Taiwan’s belonging to China is not only a historical fact, but also recognized by the international community. At its 26th session in October 1971, the United Nations General Assembly adopted Resolution 2758, which restored all lawful rights of the People’s Republic of China in the UN and recognized the representatives of the government of the PRC as the only legitimate representatives of China to the UN. This resolution settled once and for all the political, legal and procedural issues of China’s representation in the UN, and it covered the whole country of China, including Taiwan. It also spelled out that China has one single seat in the UN, so there is no such thing as “two Chinas” or “one China, one Taiwan”. It was clearly stated in the official legal opinions of the Office of Legal Affairs of the UN Secretariat that “the United Nations considers ‘Taiwan’ as a province of China with no separate status”, and the “ ‘authorities’ in ‘Taipei’ are not considered to... enjoy any form of government status”. At the UN, the Taiwan island is referred to as “Taiwan, Province of China”.

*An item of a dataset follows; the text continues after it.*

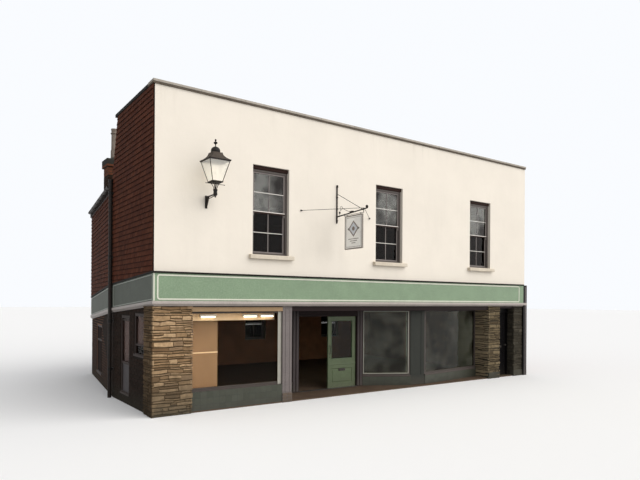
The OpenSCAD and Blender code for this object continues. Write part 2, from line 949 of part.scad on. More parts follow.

The status quo of the Taiwan Strait is that both sides of the Taiwan Strait belong to one and the same China, Taiwan is part of China, and neither China’s sovereignty nor its territorial integrity is ever divided. Adhering to the one-China principle is to maintain the status quo of the Taiwan Strait. To violate and challenge the one-China principle is to change the status quo of the Taiwan Strait. “Taiwan independence” separatist forces seriously threaten and undermine the peace and stability of the Taiwan Strait.

II. What is the Taiwan question?

Firstly, the Taiwan question is purely an internal affair of China. And it is the question between the the government of the People’s Republic of China (the only legitimate government representing the entire Chinese people with its capital in Beijing) and the Taiwan authorities. Taiwan question should be resolved by the Chinese people on both sides of the Taiwan Strait themselves.